Friday, September 3, 2021

Guild Wars 2 Doesn't Matter And That's Fine With Me

I had a couple of ideas for posts for today but then I read Jeromai's excellent semi-rant on the cluttered, jumbled, messed-up state Guild Wars 2 finds itself in these days. It's a lengthy read but I recommend it to anyone interested in how the game works, or mostly doesn't, these days.

There's a ton of stuff in there that I've been thinking about for a long time but frankly could not summon up the willpower to turn into a post. As a very long term and very committed GW2 player - I believe it is now the mmorpg I have played both longest and most - the irony is that, although there is an almost inconcievable amount of "content" in the game, I still feel it's one of the thinnest, lightest, most repetitve and on far too many occasions flat-out tedious mmorpgs I've ever stuck with for the long-term.

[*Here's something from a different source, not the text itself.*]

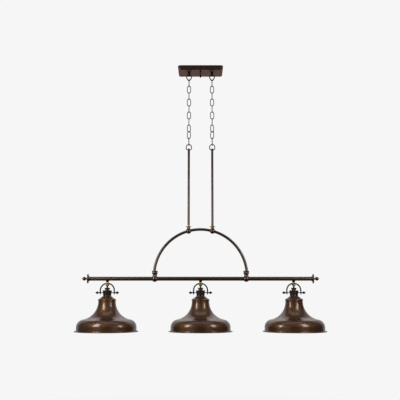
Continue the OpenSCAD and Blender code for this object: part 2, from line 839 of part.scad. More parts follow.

As Jeromai so terrifyingly explains, the problem is never not having anything to do. Oh, ye gods no! If you limited yourself to nothing more than the basics, it would be quite literally impossible for a human being to work through all of the one-a-day, repeatable options in a single twenty-four hour period and also find time for sleeping and eating. Actually, probably even without that. There are probably bots trying it right now but honestly I'm not sure even a bot could do it. You'd probably need a team of them.

My problem isn't lack of content, then. No-one's problem in GW2 is lack of content. My problem is lack of interesting content. Fresh content. Content that I'm excited to do. There are thousands of things I could theoretically be doing but there aren't all that many I ever wanted to do more than once, not even when they were new. 

I'm not going to re-write history and pretend I never enjoyed any of the myriad of maps, dailies, collects and story snippets that have trundled off the end of the Living World/Living Story conveyor belt over the last nine years. A skim through the hundreds of frequently quite upbeat, positive posts on the game here at Inventory Full would soon punch a hole in that kind of retcon. 

The thing is, for many years that content was designed to be consumed and forgotten. The first season of Living World played out in real time. You were there or you missed it. Even now, much as they'd like to, ArenaNet can't bring those moments back, neatly packaged and sold for two hundred gems a pop.

Waiting for the Veteran Warg to spawn in WvW for the Veteran Creature Daily. It's a 10 minute spawn and we're going to stand here 'til it comes. That's entertainment.


Subsequent seasons were designed to be resellable and the addition of awkward, fiddly Achievements was supposed to make them replayable, too. Still, that was something for a niche audience. Completists, late-comers, obsessives. The general design continued to favor periodic content drops intended to bring everyone together in a feeding frenzy that would soon be overtaken by the next one on the content assembly line.

It seemd like a good idea at first. Dry Top and particularly Silverwastes kept us occupied for months. As time went on the prospect of a new map (or at least part of one) every couple of months took hold. Became expected. A Living Story drop without a new map was seen as an admission of failure, a sign of the game falling into decline.

What to do with all those old maps, though? Keep using them, of course. GW2 has the best record bar none in the genre of keeping all older content continually in play. It's a laudable goal and a considerable achievement. We certainly complain enough about the opposite in other games so it seems more than churlish to criticize ANet for doing what we so often say all mmorpgs should do. 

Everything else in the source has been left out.